The reaction to the people in power had nothing whatsoever to do with getting at the truth. Rather they embarked on character assassination in order to discredit Clarke and devalue his testimony. By this time Clarke was a partner in a consulting firm. He proposed to his partners severing his relationship with them on the understanding that they would otherwise never again be able to get a government contract. Clarke was about to be black-balled for telling the truth.

Similar treatment was handed out to Commissioners and staff on the Democratic side of the Commission. When attorney General John Ashcroft was being briefed on the developing storm he astonishingly told his advisors in all irritation that he had no interest and asked them never to raise the issue again. But when he was interviewed by Commissioner Jamie Gorelick who had been deputy attorney general in the Clinton Administration his response was a personal attack that was aimed at, and came close to, ending her Washington career.

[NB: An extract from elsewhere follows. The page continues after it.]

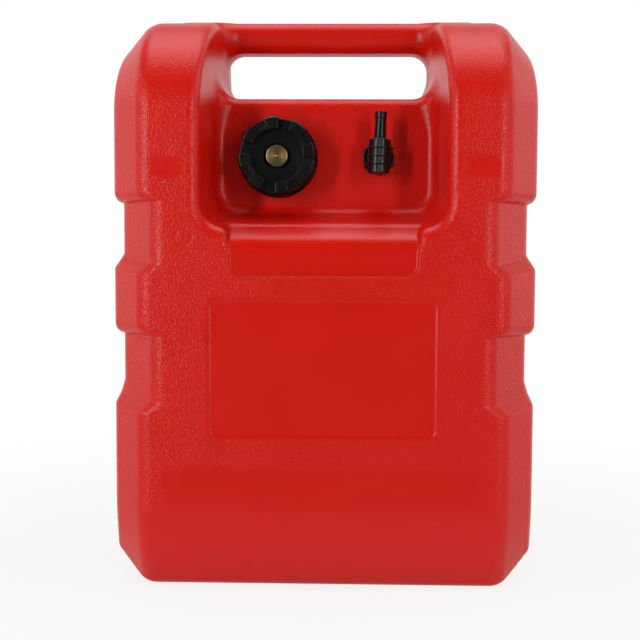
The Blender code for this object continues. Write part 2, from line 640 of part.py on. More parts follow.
def build_outlet(outlet):
    insert_flange_high = -TANK_WALL - GAP
    insert_low = insert_flange_high - INSERT_FLANGE_THICKNESS
    bore = SHANK_RADIUS + GAP
    insert = [(bore, insert_low), (INSERT_FLANGE_RADIUS, insert_low)]
    insert += [(INSERT_FLANGE_RADIUS, insert_flange_high), (INSERT_RADIUS, insert_flange_high)]
    insert += [(INSERT_RADIUS, 0), (bore, 0)]
    add_object("outlet_insert", turned(insert), outlet, "black_nylon")

    gasket = ring_profile(bore, OUTLET_GASKET_RADIUS, GAP, GAP + OUTLET_GASKET_THICKNESS)
    add_object("outlet_gasket", turned(gasket), outlet, "nitrile_rubber")

    hex_low = GAP + OUTLET_GASKET_THICKNESS + GAP
    hex_high = hex_low + HEX_THICKNESS
    base = add_object("outlet_base", hex_form(hex_low, hex_high), outlet, "black_nylon",
                      turn=(0, 0, HEX_TURN))
    shank_low = hex_low - SHANK_LENGTH
    shank = disc_profile(SHANK_RADIUS, shank_low, hex_low + HEX_BEVEL)
    combine(base, add_object("shank_form", turned(shank), outlet), "UNION")
    spigot_end = hex_high + SPIGOT_LENGTH
    ring_low = hex_high + GAP + SPIGOT_BEAD
    ring_high = ring_low + ORING_WIDTH
    groove = SPIGOT_RADIUS - ORING_THICKNESS
    bead_low = spigot_end - SPIGOT_BEAD_LENGTH
    bead = SPIGOT_RADIUS + SPIGOT_BEAD
    spigot = [(0, hex_high - HEX_BEVEL), (SPIGOT_RADIUS, hex_high - HEX_BEVEL)]
    spigot += [(SPIGOT_RADIUS, ring_low - GAP), (groove, ring_low - GAP)]
    spigot += [(groove, ring_high + GAP), (SPIGOT_RADIUS, ring_high + GAP)]
    spigot += [(SPIGOT_RADIUS, bead_low), (bead, bead_low + SPIGOT_BEAD)]
    spigot += [(bead, spigot_end - SPIGOT_BEAD), (SPIGOT_RADIUS, spigot_end), (0, spigot_end)]
    combine(base, add_object("spigot_form", turned(spigot, SMALL_ROUND_SIDES), outlet), "UNION")
    fuel_way = disc_profile(FUEL_BORE_RADIUS, shank_low - OVERRUN, spigot_end + OVERRUN)
    combine(base, add_object("base_bore_form", turned(fuel_way, SMALL_ROUND_SIDES), outlet),
            "DIFFERENCE")
    socket = disc_profile(PICKUP_RADIUS + GAP, shank_low - OVERRUN, shank_low + PICKUP_SOCKET_DEPTH)
    combine(base, add_object("pickup_socket_form", turned(socket, SMALL_ROUND_SIDES), outlet),
            "DIFFERENCE")

    oring = ring_profile(groove + GAP, SPIGOT_RADIUS, ring_low, ring_high)
    add_object("swivel_oring", turned(oring, SMALL_ROUND_SIDES), outlet, "nitrile_rubber")
    build_elbow(outlet, hex_high, spigot_end)
    build_pickup(outlet, shank_low)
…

The Commission’s report was written in great haste during the summer of 2004. Huge swaths of the available intelligence – in particular the voluminous files of the National Security Agency had been overlooked. The gross negligence of the New York authorities under popular Mayor Rudy Giuliani in preparing for terrorist attacks was glossed over for political reasons. The FBI under its new director Tom Mueller was allowed to talk itself out from under the proposed re-organization it so richly merited by its inept role in the disaster. Obstruction of the investigation by George Tenet Director of the Central Intelligence Agency was never resolved.

And when the report was being written the guidelines in effect were that there was to be no finger-pointing and hence no meaningful conclusions in the interests of maintaining unanimity across sharply-divided political lines. The report when it emerged was lauded as a brilliant analysis of what happened and the events surrounding 9/11. In fact, as Shenon shows, it was nothing of the kind but rather an exercise in spin and control of the truth for political purposes. The nation deserves better.